A, or J as I am calling it now, doesn't have to have to be invertible and beyond that I don't think the log transformation makes J any less invertible than not doing the transformation. I've been fiddling with some matrices based on the ratios in common salts (NaCl, K2SO4 etc) and find in the linear model a J matrix condition number of about 20. Doing the log transformation that actually drops to 7. If convexity were a problem with the log transformation Solver, which uses a gradient method, shouldn't be able to find solutions and I've done hundreds of ion profiles using the weighted log metric with Solver. Nor should I be able to fit curves to power measurements expressed in dB and I've done thousands of those with SVD.
Yes, Im certainly not saying the log transformation will for sure cause problems. In fact, because this problem is almost convex (-log(Ax) is convex wrt x and the Euclidian distance is certainly convex, but the composition of the two is not convex), it wouldnt surprise me if this satisfies one of the more exotic forms of convexity like quasi-convexity or pseudo-convexity (real names, I promise). Rather, my point is more of a general statement that one should tread carefully when moving to non-convex optimization problems.
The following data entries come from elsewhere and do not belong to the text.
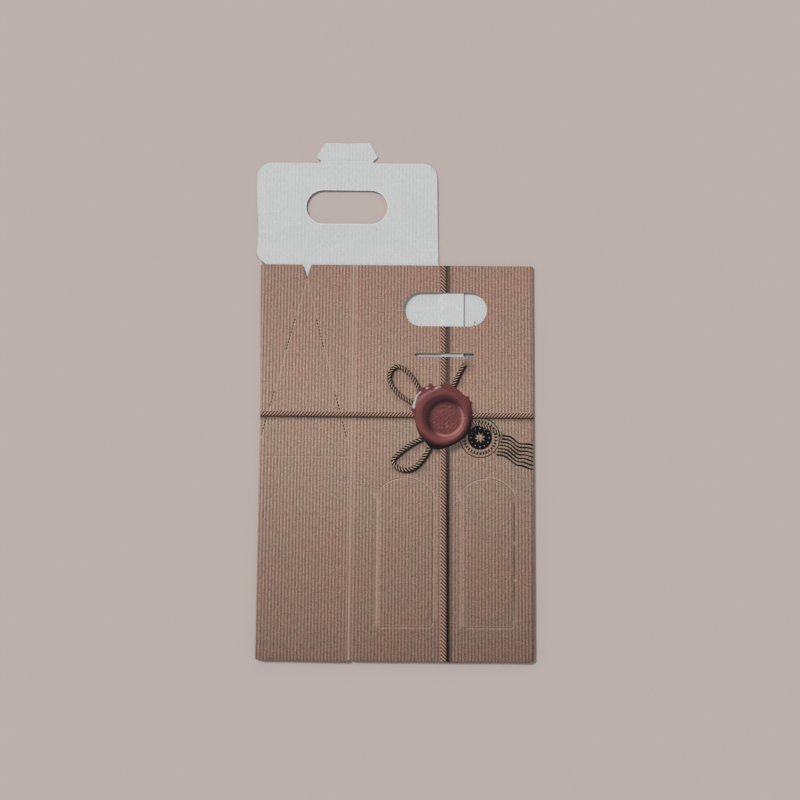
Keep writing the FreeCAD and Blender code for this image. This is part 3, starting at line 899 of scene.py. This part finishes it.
def seal_colour(P):
    """Shade of the printed wax by its modelled form: lumpy rim, hollow, plain pressed floor."""
    x, y = P[:, 0] - SEAL_C[0], P[:, 1] - SEAL_C[1]

    def height(x, y):
        ang = np.arctan2(y, x)
        r = np.hypot(x + 1.2, y - 0.6)
        edge = 28.5 + 1.2 * np.sin(3 * ang + 0.6) + 0.8 * np.sin(7 * ang + 2.0)
        h = 4.2 * np.sqrt(np.clip(1 - (np.clip(r - 24.0, 0, None) / (edge - 24.0 + 1.0)) ** 2, 0, 1))
        h = h * smooth((r - 17.0) / 6.0) + 0.9 * np.sin(5 * ang + 1.0) * np.exp(-((r - 24) / 3.0) ** 2) * 0.35
        r2 = np.hypot(x - 0.6, y + 0.8)
        h += -3.4 * (1 - smooth((r2 - 15.5) / 4.0))
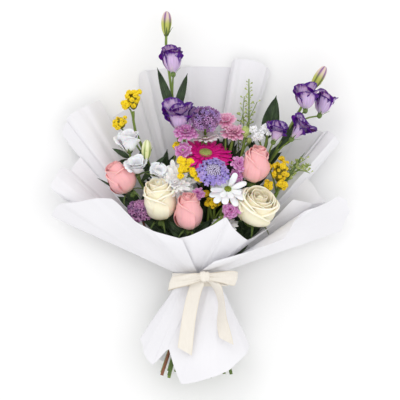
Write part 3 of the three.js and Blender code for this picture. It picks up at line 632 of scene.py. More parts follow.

The analogy Id make is that its similar to the jump from linear-time-invariant systems to non-linear, time varying, whatever systems. Sure, people can do some nice things with certain non-LTI problems, but clearly the toolbox is much bigger in LTI land and if a given problem can be modeled as a LTI system thats the way most people would go unless there were major deficiencies with that choice.
The same thing happens in optimization. Certainly things can be done with non-convex problems, but methods to verify true global optimality, robustness against poor initialization, etc. which you have in the convex world start to go away in the non-convex world and the performance guarantees that you get from various solvers become much weaker.